La Tribu de Ciudad Juárez
- Full name: La Tribu de Ciudad Juárez Fútbol Club
- Nickname: La Tribu
- Founded: 2012; 14 years ago
- Ground: Estadio Municipal 8 de Diciembre Ciudad Juárez, Chihuahua
- Capacity: 4,050
- Chairman: Javier Martínez
- Manager: Jorge Villa
- League: Liga Premier (Premier A)
- 2025–26: Liga TDP Regular phase: 1st – Group XVII Final phase: Zone B runner–up (promoted)
| Home colours | Away colours | Third colours |

= La Tribu de Ciudad Juárez =

Mexican football club

La Tribu de Ciudad Juárez Fútbol Club is a Mexican football club based in Ciudad Juárez, Chihuahua that competes in the Premier A, the intermediate branch of the Liga Premier de México, the third level division of Mexican football.

==History==
The team was founded in 2012 as a result of the name change of Club Colegio de Bachilleres de Ciudad Juárez and after the dissolution of Indios de Ciudad Juárez, club that was honored with the name La Tribu de Ciudad Juárez, it played its first official match on October 21 of the same year, drawing two goals against Chinarras de Aldama.

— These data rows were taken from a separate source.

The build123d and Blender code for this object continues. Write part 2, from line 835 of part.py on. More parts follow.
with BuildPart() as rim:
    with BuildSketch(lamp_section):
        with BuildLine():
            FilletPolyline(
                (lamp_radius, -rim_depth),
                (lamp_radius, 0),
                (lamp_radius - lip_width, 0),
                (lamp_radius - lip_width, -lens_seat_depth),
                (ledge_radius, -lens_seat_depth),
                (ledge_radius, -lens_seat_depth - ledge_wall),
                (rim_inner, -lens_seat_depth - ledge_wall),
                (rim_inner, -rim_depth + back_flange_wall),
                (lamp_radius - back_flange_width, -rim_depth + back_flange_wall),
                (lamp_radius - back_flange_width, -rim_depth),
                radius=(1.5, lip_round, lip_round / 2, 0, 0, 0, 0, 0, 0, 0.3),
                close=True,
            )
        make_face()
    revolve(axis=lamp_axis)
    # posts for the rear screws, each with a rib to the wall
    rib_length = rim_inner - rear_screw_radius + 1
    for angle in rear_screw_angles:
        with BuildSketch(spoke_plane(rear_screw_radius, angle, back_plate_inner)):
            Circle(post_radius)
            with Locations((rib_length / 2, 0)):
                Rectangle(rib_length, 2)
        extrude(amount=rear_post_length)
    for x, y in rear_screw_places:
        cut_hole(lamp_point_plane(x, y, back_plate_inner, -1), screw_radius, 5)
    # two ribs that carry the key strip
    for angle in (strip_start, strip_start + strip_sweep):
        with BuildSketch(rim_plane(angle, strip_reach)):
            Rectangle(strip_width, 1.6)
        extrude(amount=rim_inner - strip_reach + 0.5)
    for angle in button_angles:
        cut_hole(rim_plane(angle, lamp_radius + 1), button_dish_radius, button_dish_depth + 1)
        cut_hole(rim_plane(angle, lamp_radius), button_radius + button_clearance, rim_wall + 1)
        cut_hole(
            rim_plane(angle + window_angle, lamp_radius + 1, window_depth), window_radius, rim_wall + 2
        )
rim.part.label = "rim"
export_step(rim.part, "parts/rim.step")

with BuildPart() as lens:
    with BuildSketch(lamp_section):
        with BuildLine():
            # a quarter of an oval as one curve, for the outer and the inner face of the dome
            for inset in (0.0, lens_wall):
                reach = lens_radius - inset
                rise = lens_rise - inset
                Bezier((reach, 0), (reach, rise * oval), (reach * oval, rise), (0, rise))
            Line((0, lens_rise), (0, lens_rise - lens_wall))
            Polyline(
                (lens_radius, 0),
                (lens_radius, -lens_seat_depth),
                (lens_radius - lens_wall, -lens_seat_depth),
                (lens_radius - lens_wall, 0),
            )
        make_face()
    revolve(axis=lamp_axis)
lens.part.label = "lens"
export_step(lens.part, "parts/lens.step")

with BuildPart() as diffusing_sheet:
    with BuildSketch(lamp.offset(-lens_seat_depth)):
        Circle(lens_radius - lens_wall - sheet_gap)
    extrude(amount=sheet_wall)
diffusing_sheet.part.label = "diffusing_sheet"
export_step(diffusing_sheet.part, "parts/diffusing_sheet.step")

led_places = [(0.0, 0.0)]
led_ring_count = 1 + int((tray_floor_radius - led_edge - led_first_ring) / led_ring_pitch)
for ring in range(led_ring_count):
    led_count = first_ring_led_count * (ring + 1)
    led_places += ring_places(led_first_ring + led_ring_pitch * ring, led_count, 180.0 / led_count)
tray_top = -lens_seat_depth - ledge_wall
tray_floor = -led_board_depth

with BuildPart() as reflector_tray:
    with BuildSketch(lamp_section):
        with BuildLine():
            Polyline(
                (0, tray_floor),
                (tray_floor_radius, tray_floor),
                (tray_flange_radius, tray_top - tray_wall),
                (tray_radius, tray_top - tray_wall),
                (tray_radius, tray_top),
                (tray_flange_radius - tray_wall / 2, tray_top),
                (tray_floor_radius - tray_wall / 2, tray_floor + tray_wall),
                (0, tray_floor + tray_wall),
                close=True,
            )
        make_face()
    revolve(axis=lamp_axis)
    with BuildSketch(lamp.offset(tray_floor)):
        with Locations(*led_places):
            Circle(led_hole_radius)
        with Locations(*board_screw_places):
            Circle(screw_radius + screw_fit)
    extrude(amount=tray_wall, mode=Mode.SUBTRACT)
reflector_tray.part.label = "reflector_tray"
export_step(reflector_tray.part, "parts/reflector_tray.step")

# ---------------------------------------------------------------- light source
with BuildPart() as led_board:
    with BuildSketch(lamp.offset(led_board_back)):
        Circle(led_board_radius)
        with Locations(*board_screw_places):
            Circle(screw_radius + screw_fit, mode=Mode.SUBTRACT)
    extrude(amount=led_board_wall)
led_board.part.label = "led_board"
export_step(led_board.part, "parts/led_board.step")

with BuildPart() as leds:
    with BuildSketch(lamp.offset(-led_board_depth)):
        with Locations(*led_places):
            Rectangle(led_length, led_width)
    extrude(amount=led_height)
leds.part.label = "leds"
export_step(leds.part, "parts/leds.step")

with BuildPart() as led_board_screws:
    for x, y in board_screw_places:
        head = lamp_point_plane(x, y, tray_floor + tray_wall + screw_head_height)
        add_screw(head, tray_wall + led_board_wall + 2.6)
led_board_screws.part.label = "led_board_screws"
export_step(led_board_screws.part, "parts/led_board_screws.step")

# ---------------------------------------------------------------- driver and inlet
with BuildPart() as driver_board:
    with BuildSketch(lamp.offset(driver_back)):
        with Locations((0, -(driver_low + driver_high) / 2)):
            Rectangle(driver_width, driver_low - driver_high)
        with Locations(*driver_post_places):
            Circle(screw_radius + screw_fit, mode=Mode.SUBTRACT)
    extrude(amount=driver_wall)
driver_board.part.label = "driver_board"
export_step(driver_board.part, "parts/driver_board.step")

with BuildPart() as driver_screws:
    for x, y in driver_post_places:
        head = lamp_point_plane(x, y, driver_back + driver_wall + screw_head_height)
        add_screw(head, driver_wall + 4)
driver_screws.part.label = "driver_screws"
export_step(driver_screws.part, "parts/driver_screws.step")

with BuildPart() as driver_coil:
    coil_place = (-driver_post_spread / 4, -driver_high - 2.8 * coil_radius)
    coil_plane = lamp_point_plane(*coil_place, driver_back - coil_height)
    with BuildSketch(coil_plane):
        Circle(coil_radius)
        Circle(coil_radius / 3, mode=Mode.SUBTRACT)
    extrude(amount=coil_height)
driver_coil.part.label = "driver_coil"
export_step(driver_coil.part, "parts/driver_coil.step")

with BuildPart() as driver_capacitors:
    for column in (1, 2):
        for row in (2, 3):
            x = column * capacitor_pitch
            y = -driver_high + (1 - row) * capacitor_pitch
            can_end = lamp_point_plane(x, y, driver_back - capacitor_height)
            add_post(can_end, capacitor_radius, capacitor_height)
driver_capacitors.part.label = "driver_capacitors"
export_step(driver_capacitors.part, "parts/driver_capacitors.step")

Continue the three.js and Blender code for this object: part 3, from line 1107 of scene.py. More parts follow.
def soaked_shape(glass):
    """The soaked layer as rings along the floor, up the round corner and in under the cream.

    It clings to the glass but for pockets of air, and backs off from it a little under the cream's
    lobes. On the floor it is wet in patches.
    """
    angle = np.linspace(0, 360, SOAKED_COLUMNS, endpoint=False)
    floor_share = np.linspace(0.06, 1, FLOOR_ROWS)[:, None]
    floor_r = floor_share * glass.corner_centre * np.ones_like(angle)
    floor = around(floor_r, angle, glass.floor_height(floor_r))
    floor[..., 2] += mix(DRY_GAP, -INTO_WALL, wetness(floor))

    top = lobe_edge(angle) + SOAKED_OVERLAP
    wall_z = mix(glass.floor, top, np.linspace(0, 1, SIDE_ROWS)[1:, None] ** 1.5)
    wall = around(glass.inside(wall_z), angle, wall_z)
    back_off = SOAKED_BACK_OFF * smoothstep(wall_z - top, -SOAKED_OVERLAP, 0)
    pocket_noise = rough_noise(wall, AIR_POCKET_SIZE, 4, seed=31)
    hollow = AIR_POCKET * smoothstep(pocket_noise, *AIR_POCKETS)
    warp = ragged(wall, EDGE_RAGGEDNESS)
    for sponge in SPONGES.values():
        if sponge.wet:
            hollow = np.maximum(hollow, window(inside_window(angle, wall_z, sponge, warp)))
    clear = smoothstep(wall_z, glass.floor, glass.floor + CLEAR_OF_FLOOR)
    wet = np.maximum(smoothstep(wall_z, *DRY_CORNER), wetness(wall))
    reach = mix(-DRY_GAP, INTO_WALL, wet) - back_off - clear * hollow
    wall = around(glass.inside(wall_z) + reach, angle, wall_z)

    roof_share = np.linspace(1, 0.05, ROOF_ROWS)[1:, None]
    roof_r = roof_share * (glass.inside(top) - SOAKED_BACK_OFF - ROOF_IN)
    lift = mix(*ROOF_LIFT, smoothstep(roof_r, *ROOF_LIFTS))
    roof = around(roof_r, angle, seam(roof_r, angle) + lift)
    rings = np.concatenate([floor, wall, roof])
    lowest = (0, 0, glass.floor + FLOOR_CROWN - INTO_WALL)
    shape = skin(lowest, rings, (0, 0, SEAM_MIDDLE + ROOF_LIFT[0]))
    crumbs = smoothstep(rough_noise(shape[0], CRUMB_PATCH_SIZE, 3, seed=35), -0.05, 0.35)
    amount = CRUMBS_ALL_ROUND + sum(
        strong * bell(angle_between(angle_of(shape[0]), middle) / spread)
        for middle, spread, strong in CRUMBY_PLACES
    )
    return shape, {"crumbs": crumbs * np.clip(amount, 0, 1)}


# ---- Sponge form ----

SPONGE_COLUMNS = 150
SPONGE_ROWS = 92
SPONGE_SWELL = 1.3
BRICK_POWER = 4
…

The club reached the final phase for promotion in the years 2013, 2014, 2016, 2019, 2021, 2022, 2023, 2024, 2025 and 2026.

In the 2025–26 season, La Tribu achieved promotion to the Liga Premier de México, after reaching the regional finals of the Liga TDP, marking the best performance in the club's history.

==Stadium==
Since the 2026–27 season, La Tribu plays its matches at home at the Estadio Municipal 8 de Diciembre, which has a capacity to accommodate 4,050 spectators and it was opened in 2025.

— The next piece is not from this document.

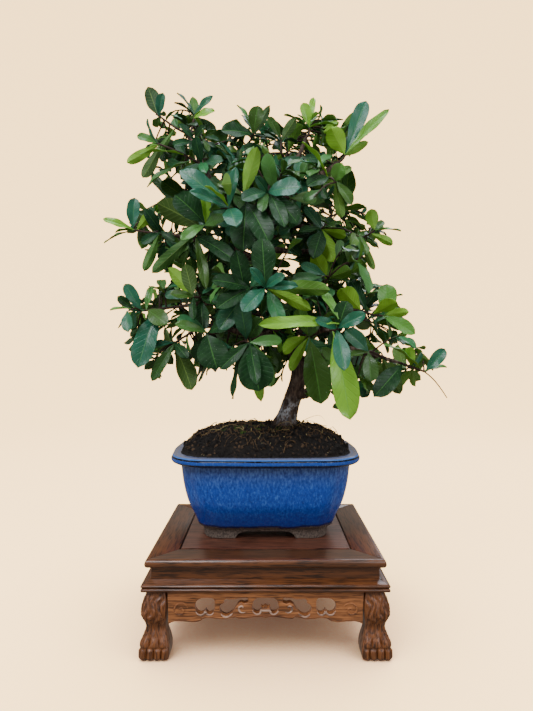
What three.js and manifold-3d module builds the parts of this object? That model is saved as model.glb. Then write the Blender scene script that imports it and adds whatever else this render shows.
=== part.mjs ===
// A scarlet firethorn bonsai in a blue glazed pot on a carved hardwood stand.
// Millimetres, +Z up, the front faces -Y. The stand's feet rest on z = 0.
// The tree's limbs, shoots and large leaves are placed from their readings in a
// front view (see at() below); the small leaves between them follow a seeded rule.

import * as THREE from "three";
import { mergeVertices } from "three/addons/utils/BufferGeometryUtils.js";
import Module from "manifold-3d";

const wasm = await Module();
wasm.setup();

// Dimensions

const GAP = 0.3;                  // clearance between neighbouring pieces

// Stand
const TOP_LENGTH = 180;           // moulded top frame, left to right
const TOP_DEPTH = 150;
const TOP_Z = 74;
const RAIL_WIDTH = 23;
const PANEL_GROOVE = 1;           // open joint between the panel and its rails
const WAIST_LENGTH = 171;
const WAIST_DEPTH = 141;
const WAIST_THICKNESS = 9;
const MOULDING_LENGTH = 185;
const MOULDING_DEPTH = 153.5;
const LEG_HEIGHT = 50.5;
const APRON_THICKNESS = 6;
const APRON_RECESS = 2.6;         // how far the apron's face lies behind the moulding
const APRON_TENON_GAP = 0.25;

// Pot
const POT_WALL = 5;
const POT_FLOOR_Z = 86;
const RIM_Z = 145;
const DRAIN_RADIUS = 10;
const DRAIN_OFFSET = 24;          // of each drainage hole from the middle
const SCREEN_SIZE = 26;
const SCREEN_THICKNESS = 1.2;
const SCREEN_OPENINGS = 2;        // along each side
const SCREEN_STRAND = 2;

// Soil
const SOIL_EDGE_Z = 144;
const SOIL_MOUND = 22;            // rise of the mound over the soil's edge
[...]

Until 2026, the team played its home matches in the Complejo Deportivo La Tribu, which has a capacity to accommodate 500 spectators.

==Players==
===First-team squad===

| No. | Pos. | Nation | Player |
|---|---|---|---|
| 1 | GK | MEX | Moisés Muñóz |
| 2 | DF | MEX | Mario Muñoz |
| 3 | DF | MEX | Diego Moreno |
| 4 | DF | MEX | José Herrera |
| 5 | DF | MEX | Juan Solís |
| 6 | DF | MEX | Mario Zapata |
| 7 | FW | MEX | Aarón Colunga |
| 8 | MF | MEX | Calep González |
| 9 | FW | MEX | Bryan Grijalva |
| 11 | MF | MEX | Even Padilla |
| 14 | FW | MEX | Luis Mendoza |
| 15 | MF | MEX | Kevin Alvidrez |
| 17 | MF | MEX | Jesús Reyes |

| No. | Pos. | Nation | Player |
|---|---|---|---|
| 18 | MF | MEX | Jesús Díaz |
| 20 | MF | MEX | Jorge Ganem |
| 21 | GK | MEX | Joshua Medina |
| 22 | DF | MEX | Luis Luján |
| 25 | FW | MEX | Jesús Telles |
| 26 | MF | MEX | Bryan Calamaco |
| 27 | MF | MEX | Dylan Vargas |
| 28 | MF | MEX | Rigoberto Espinoza |
| 29 | FW | MEX | Octavio Díaz |
| 31 | GK | MEX | José Arano |
| 33 | MF | MEX | Gonzalo Tronco |
| 34 | FW | MEX | Gael de Lara |

===Reserve teams===
- La Tribu de Ciudad Juárez (Liga TDP)
Reserve team that plays in the Liga TDP, the fourth tier of the Mexican league system.